A ben guardare, quegli effetti benefici che, quanto a risparmio di tempo e di spese, sarebbero potuti discendere dalla cessione istantanea del patrimonio, sarebbero stati invece vanificati dalla previsione sia di una consistente dilazione di pagamento, sia soprattutto dall’esclusione dell’immediato effetto traslativo, che avrebbe imposto il mantenimento della struttura liquidatoria per un tempo in realtà indefinito, il tutto in un quadro di incertezza derivante dalle liti pendenti, attive e passive, e dalla sorte dei cespiti non inclusi nella relazione particolareggiata, la cui cessione era stata rimessa alla volontà di SGR, e con la consapevolezza che comunque il carico degli oneri sarebbe in gran parte dipeso dal costo del personale e non dalle spese procedurali in senso stretto.
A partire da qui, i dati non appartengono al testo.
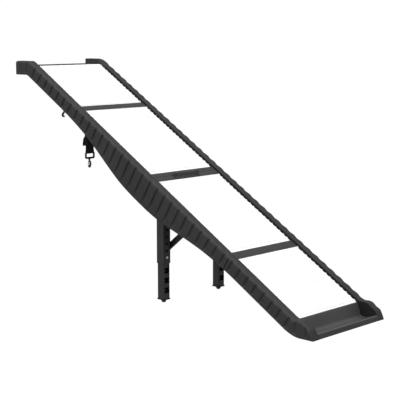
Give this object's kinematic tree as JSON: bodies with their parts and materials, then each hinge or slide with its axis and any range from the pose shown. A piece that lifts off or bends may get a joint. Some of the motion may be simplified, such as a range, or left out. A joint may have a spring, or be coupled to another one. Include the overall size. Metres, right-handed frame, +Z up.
{
  "type": "folding dog ramp",
  "caption": "Two-part pet ramp that folds face to face on a cross pin, with fluted side rails, ridged treads, a scooped toe, folding adjustable legs and a snap tether.",
  "frame": {"origin": "middle of the bounding box at ground level, under the toe and the feet", "axes": "+X down the slope to the toe, +Y to the far side, +Z up"},
  "size_m": [1.523, 0.4, 0.869],
  "materials": {
    "rail_plastic": "fine moulded grain, dark grey",
    "deck_plastic": "moulded, dark grey",
    "tread_mat": "white ridged non-slip mat",
    "rubber": "matte black",
    "black_steel": "satin black powder coat",
    "zinc_steel": "zinc plated",
    "chrome": "nickel plated",
    "webbing": "black woven webbing"
  },
  "bodies": {
    "lower_half": {"rail_lower_near": "rail_plastic", "rail_lower_far": "rail_plastic", "deck_lower": "deck_plastic", "tread_3": "tread_mat", "tread_4": "tread_mat", "nose_toe": "deck_plastic", "fold_knuckle_near": "deck_plastic", "fold_knuckle_far": "deck_plastic", "fold_pin": "zinc_steel", "leg_axle": "zinc_steel", "leg_bracket_near": "black_steel", "leg_bracket_far": "black_steel", "brace_track_near": "black_steel", "brace_track_far": "black_steel", "bracket_bolt_near_1": "zinc_steel", "bracket_bolt_near_2": "zinc_steel", "bracket_bolt_far_1": "zinc_steel", "bracket_bolt_far_2": "zinc_steel", "track_bolt_near_1": "zinc_steel", "track_bolt_near_2": "zinc_steel", "track_bolt_far_1": "zinc_steel", "track_bolt_far_2": "zinc_steel"},
    "upper_half": {"rail_upper_near": "rail_plastic", "rail_upper_far": "rail_plastic", "deck_upper": "deck_plastic", "tread_1": "tread_mat", "tread_2": "tread_mat", "top_rest": "deck_plastic", "top_grip_pad": "rubber", "fold_tongue": "deck_plastic", "tether_eye": "zinc_steel", "fold_catch": "deck_plastic"},
    "tether": {"tether_strap": "webbing"},
    "ring": {"tether_ring": "black_steel"},
    "snap": {"snap_hook": "chrome"},
    "gate": {"snap_gate": "chrome"},
    "leg_frame": {"leg_sleeve_near": "black_steel", "leg_sleeve_far": "black_steel", "leg_cross_tube": "black_steel", "brace_rivet_near": "zinc_steel", "brace_rivet_far": "zinc_steel"},
    "leg_extension_near": {"leg_tube_near": "deck_plastic", "foot_near": "rubber", "button_spring_near": "zinc_steel"},
    "leg_extension_far": {"leg_tube_far": "deck_plastic", "foot_far": "rubber", "button_spring_far": "zinc_steel"},
    "button_near": {"leg_button_near": "zinc_steel"},
    "button_far": {"leg_button_far": "zinc_steel"},
    "brace_frame": {"brace_near": "black_steel", "brace_far": "black_steel", "brace_rod": "zinc_steel"}
  },
  "joints": [
    {"name": "fold_hinge", "type": "hinge", "parent": "lower_half", "child": "upper_half", "pos_m": [-0.00424, 0, 0.46543], "axis": [0, 1, 0], "range_deg": [0, 180]},
    {"name": "leg_fold", "type": "hinge", "parent": "lower_half", "child": "leg_frame", "pos_m": [0.026, 0, 0.394], "axis": [0, -1, 0], "range_deg": [0, 59.1]},
    {"name": "brace_fold", "type": "hinge", "parent": "leg_frame", "child": "brace_frame", "pos_m": [0.026, 0, 0.1995], "axis": [0, -1, 0], "range_deg": [-126.5, 0]},
    {"name": "leg_slide_near", "type": "slide", "parent": "leg_frame", "child": "leg_extension_near", "axis": [0, 0, 1], "range_m": [0, 0.1032], "deforming": ["leg_button_near"]},
    {"name": "leg_slide_far", "type": "slide", "parent": "leg_frame", "child": "leg_extension_far", "axis": [0, 0, 1], "range_m": [0, 0.1032], "deforming": ["leg_button_far"]},
    {"name": "button_press_near", "type": "slide", "parent": "leg_extension_near", "child": "button_near", "axis": [-1, 0, 0], "range_m": [0, 0.0043], "stiffness_N_per_m": 600, "springref_m": -0.003, "deforming": ["button_spring_near"]},
    {"name": "button_press_far", "type": "slide", "parent": "leg_extension_far", "child": "button_far", "axis": [-1, 0, 0], "range_m": [0, 0.0043], "stiffness_N_per_m": 600, "springref_m": -0.003, "deforming": ["button_spring_far"]},
    {"name": "tether_swing", "type": "hinge", "parent": "upper_half", "child": "tether", "pos_m": [-0.3965, -0.134, 0.667], "axis": [0, 1, 0], "range_deg": [-30, 90]},
    {"name": "ring_swing", "type": "hinge", "parent": "tether", "child": "ring", "pos_m": [-0.3965, -0.134, 0.524], "axis": [0, 1, 0], "range_deg": [-60, 60]},
    {"name": "snap_swivel", "type": "hinge", "parent": "ring", "child": "snap", "pos_m": [-0.3965, -0.134, 0.4932], "axis": [0, 0, 1], "continuous": true},
    {"name": "snap_gate_hinge", "type": "hinge", "parent": "snap", "child": "gate", "pos_m": [-0.3965, -0.1406, 0.4832], "axis": [1, 0, 0], "range_deg": [0, 30], "stiffness_Nm_per_rad": 0.004, "springref_deg": -17.19}
  ],
  "couplings": [
    {"joint": "brace_fold", "follows": "leg_fold", "ratio": -2.13}
  ]
}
Valutando del resto i fatti a ritroso, va sottolineato come i trasferimenti, in attuazione dell’atto quadro, sarebbero poi per la gran parte avvenuti con il meccanismo della diretta cessione da Federconsorzi a terzi, assai più vantaggioso anche dal punto di vista fiscale, e sarebbero stati diluiti in un lungo lasso di tempo, a discrezione della cessionaria, non assoggettata a nessuna precisa scadenza e tanto meno vigilanza.
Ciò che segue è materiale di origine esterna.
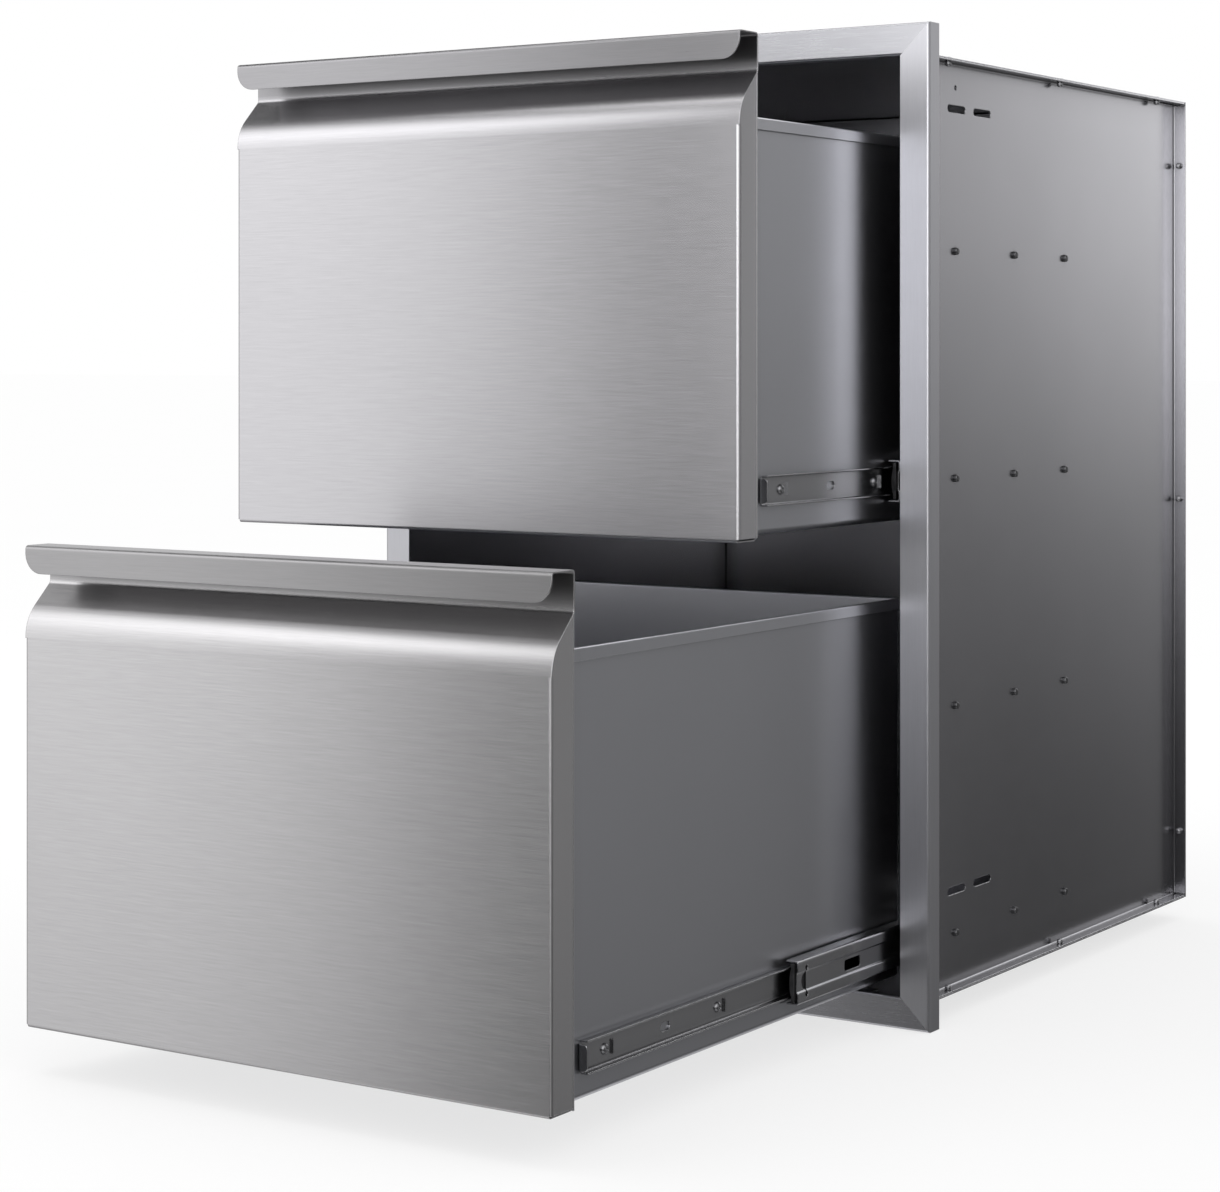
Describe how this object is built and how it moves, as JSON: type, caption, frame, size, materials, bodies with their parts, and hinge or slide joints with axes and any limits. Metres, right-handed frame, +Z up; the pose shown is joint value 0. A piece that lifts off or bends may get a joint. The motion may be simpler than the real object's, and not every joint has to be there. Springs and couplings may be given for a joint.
{
  "type": "built-in outdoor kitchen drawer unit",
  "caption": "Stainless steel cabinet with a face frame for building into an outdoor kitchen, holding drawers with folded pulls on full-extension ball bearing slides.",
  "frame": {"origin": "middle of the face frame's lower edge, on the plane of the frame's rear edges, which rest against the counter that the unit is built into", "axes": "+X to the right seen from the front, +Y from the front into the cabinet, +Z up"},
  "size_m": [0.457, 0.8768, 0.676],
  "materials": {
    "stainless_front": "brushed along the width",
    "stainless_frame": "brushed along each member",
    "stainless_shell": "fine satin",
    "stainless_box": "smooth, slightly mirroring",
    "slide_steel": "smooth bright plating",
    "hardware_steel": "bright",
    "ball_steel": "polished",
    "bumper_plastic": "black"
  },
  "bodies": {
    "cabinet": {"frame_left_stile": "stainless_frame", "frame_right_stile": "stainless_frame", "frame_top_rail": "stainless_frame", "frame_bottom_rail": "stainless_frame", "shell_left_side": "stainless_shell", "shell_right_side": "stainless_shell", "shell_top": "stainless_shell", "shell_bottom": "stainless_shell", "shell_back": "stainless_shell", "shell_rivets": "hardware_steel", "threaded_inserts": "hardware_steel", "slide_mounting_screws": "hardware_steel", "upper_left_slide_spacer": "slide_steel", "upper_left_outer_rail": "slide_steel", "upper_right_slide_spacer": "slide_steel", "upper_right_outer_rail": "slide_steel", "lower_left_slide_spacer": "slide_steel", "lower_left_outer_rail": "slide_steel", "lower_right_slide_spacer": "slide_steel", "lower_right_outer_rail": "slide_steel"},
    "upper_middle": {"upper_left_middle_rail": "slide_steel", "upper_left_rail_bumper": "bumper_plastic", "upper_right_middle_rail": "slide_steel", "upper_right_rail_bumper": "bumper_plastic"},
    "upper_drawer": {"upper_left_inner_rail": "slide_steel", "upper_box_left_side": "stainless_box", "upper_right_inner_rail": "slide_steel", "upper_box_right_side": "stainless_box", "upper_drawer_front": "stainless_front", "upper_inner_front": "stainless_front", "upper_box_back": "stainless_box", "upper_box_floor": "stainless_box", "upper_front_rivets": "hardware_steel", "upper_rail_screws": "hardware_steel"},
    "upper_outer_cage": {"upper_left_outer_ball_strips": "slide_steel", "upper_right_outer_ball_strips": "slide_steel", "upper_outer_balls": "ball_steel"},
    "upper_inner_cage": {"upper_left_inner_ball_strips": "slide_steel", "upper_right_inner_ball_strips": "slide_steel", "upper_inner_balls": "ball_steel"},
    "lower_middle": {"lower_left_middle_rail": "slide_steel", "lower_left_rail_bumper": "bumper_plastic", "lower_right_middle_rail": "slide_steel", "lower_right_rail_bumper": "bumper_plastic"},
    "lower_drawer": {"lower_left_inner_rail": "slide_steel", "lower_box_left_side": "stainless_box", "lower_right_inner_rail": "slide_steel", "lower_box_right_side": "stainless_box", "lower_drawer_front": "stainless_front", "lower_inner_front": "stainless_front", "lower_box_back": "stainless_box", "lower_box_floor": "stainless_box", "lower_front_rivets": "hardware_steel", "lower_rail_screws": "hardware_steel"},
    "lower_outer_cage": {"lower_left_outer_ball_strips": "slide_steel", "lower_right_outer_ball_strips": "slide_steel", "lower_outer_balls": "ball_steel"},
    "lower_inner_cage": {"lower_left_inner_ball_strips": "slide_steel", "lower_right_inner_ball_strips": "slide_steel", "lower_inner_balls": "ball_steel"}
  },
  "joints": [
    {"name": "upper_middle_slide", "type": "slide", "parent": "cabinet", "child": "upper_middle", "axis": [0, -1, 0], "range_m": [-0.035, 0.1394]},
    {"name": "upper_drawer_slide", "type": "slide", "parent": "upper_middle", "child": "upper_drawer", "axis": [0, -1, 0], "range_m": [-0.1674, 0.0644]},
    {"name": "upper_outer_cage_roll", "type": "slide", "parent": "cabinet", "child": "upper_outer_cage", "axis": [0, -1, 0], "range_m": [-0.0175, 0.0697]},
    {"name": "upper_inner_cage_roll", "type": "slide", "parent": "upper_middle", "child": "upper_inner_cage", "axis": [0, -1, 0], "range_m": [-0.0837, 0.0322]},
    {"name": "lower_middle_slide", "type": "slide", "parent": "cabinet", "child": "lower_middle", "axis": [0, -1, 0], "range_m": [-0.1744, 0]},
    {"name": "lower_drawer_slide", "type": "slide", "parent": "lower_middle", "child": "lower_drawer", "axis": [0, -1, 0], "range_m": [-0.2318, 0]},
    {"name": "lower_outer_cage_roll", "type": "slide", "parent": "cabinet", "child": "lower_outer_cage", "axis": [0, -1, 0], "range_m": [-0.0872, 0]},
    {"name": "lower_inner_cage_roll", "type": "slide", "parent": "lower_middle", "child": "lower_inner_cage", "axis": [0, -1, 0], "range_m": [-0.1159, 0]}
  ],
  "couplings": [
    {"joint": "upper_outer_cage_roll", "follows": "upper_middle_slide", "ratio": 0.5},
    {"joint": "upper_inner_cage_roll", "follows": "upper_drawer_slide", "ratio": 0.5},
    {"joint": "lower_outer_cage_roll", "follows": "lower_middle_slide", "ratio": 0.5},
    {"joint": "lower_inner_cage_roll", "follows": "lower_drawer_slide", "ratio": 0.5}
  ]
}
Ed allora deve ribadirsi che l’atto quadro non garantiva affatto il rispetto di tempi certi , ma si prestava ad assecondare l’esigenza di SGR di aspettare il momento più propizio, per non gravarsi di beni (e dei relativi oneri fiscali) se non quando fosse possibile l’immediata rivendita.

Ciò significa che le giustificazioni addotte a sostegno di una scelta tanto innovativa non avevano un reale contenuto, mentre sicuro era l’abbattimento del valore del patrimonio. Su tali argomenti si avrà modo di tornare, ma va per intanto focalizzata la sostanziale inidoneità dell’atto a soddisfare quelle esigenze per le quali si era ritenuto di poter soprassedere all’ottimizzazione dei realizzi.